When Mezera applied to go to America, he was told it’d take 36 months to process. The fastest way out was said to be South Africa or Australia.

“At that time of summer of '79, suddenly AJ [Alan Jones] started winning races in Formula 1 in a Williams,” Mezera recalled.

“I’d heard about people like Vern Schuppan and Tim Schenken because I was following F1 and thought maybe Australia’s not a bad place to go, save some money and go to England from there.”

Mezera on the way to victory at Bathurst in 1988

After “three or four months” in the camp, Mezera landed in Sydney during Christmas of 1979 with little more than the clothes on his back.

He worked three jobs – as a garbage man, painting cars in a panel shop and washing dishes in a restaurant – to save up for his first Formula Ford.

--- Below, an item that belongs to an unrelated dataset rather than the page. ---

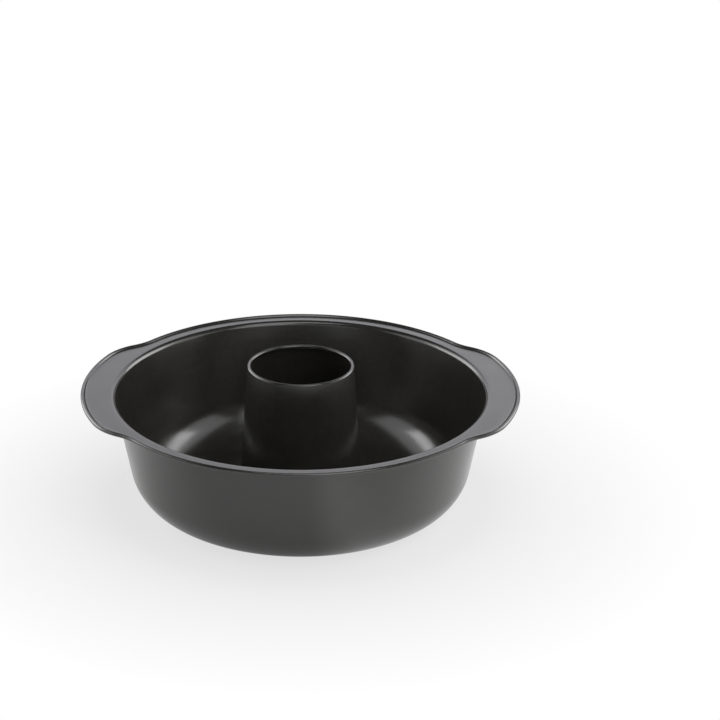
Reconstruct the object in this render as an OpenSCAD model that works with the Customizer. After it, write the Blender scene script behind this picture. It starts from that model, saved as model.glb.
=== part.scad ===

From there, his motor racing journey truly began, winning the 1985 Australian Formula Ford Series, which offered a plane ticket to England as its prize.

He raced Formula Ford and Formula 3 in England during the subsequent years, before a chance call-up from Frank Gardner to drive with Tony Longhurst at Bathurst in 1988 netted a win on debut in the Great Race.

With his F1 hopes having faded, stints with Larry Perkins and the Holden Racing Team in Australia followed, driving full-time for - and at one stage also managing - the factory Holden team during the 1990s.

Mezera talks openly about all the key moments in his career during the two-part podcast, even revealing a deal to have Eddie Irvine join him for Bathurst in 1998, before Ferrari shut it down.